Don't forget that road (and neutral-site) games provide more leeway than home games in terms of the cutoff points for the quadrant system. You can find the official NCAA team sheets here, which will sort wins and losses by quadrant for you. They'll also be updated daily.
Who could be this season's 'surprise' teams in the NET?
A larger sample size generally leads to more accurate analysis, so the extra two-plus weeks of data will presumably lead to less-apparent variance in the first edition of the NET rankings.
Don't be surprised if some combination of three-loss teams like Michigan State, Purdue, Michigan or Texas Tech are ranked amongst the remaining undefeated and one-loss teams due to factors like their efficiency margins (how many points they've outscored their opponents by on average) and strength of schedule.
Even four-loss teams like Seton Hall and BYU could be ranked highly given the Pirates' efficiency margin and the Cougars' wins over Houston, Virginia Tech, Nevada and UCLA, plus a non-conference schedule that ranks as one of the 30 or so toughest in the country.

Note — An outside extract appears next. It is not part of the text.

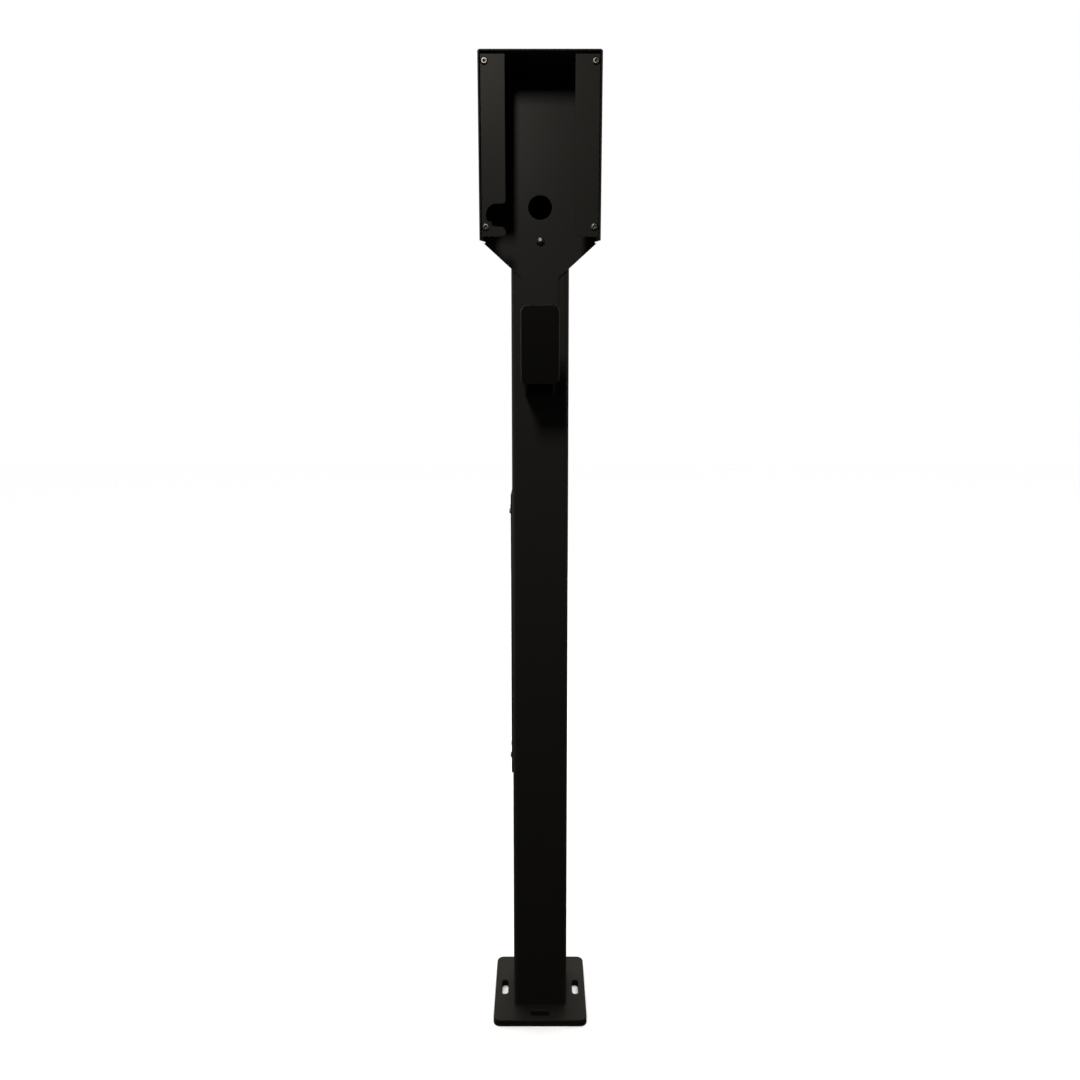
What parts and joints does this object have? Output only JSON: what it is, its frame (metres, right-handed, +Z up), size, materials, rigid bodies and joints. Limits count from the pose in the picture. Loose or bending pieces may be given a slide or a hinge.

San Diego State, which is among the five remaining undefeated teams in the country, could be the team that could potentially be ranked in the top 15 or 20, to the surprise of some fans, given the Aztecs' 10-0 record, which includes three true road wins (BYU, San Diego, Colorado State) and two neutral-site wins (Creighton, Iowa).
Dayton, which had an impressive week in the Maui Invitational and climbed into the top 15 of last week's AP poll, will likely be ranked highly as well.
Who finished last season ranked highly in the NET?
Here are the top 25 from the final NET rankings last season.
- Michigan State
- Texas Tech
- North Carolina
- Virginia Tech
- Florida State
- Iowa State
- Mississippi State
- Kansas State
If you needed further proof that the NET rankings held up in their first season, there you go.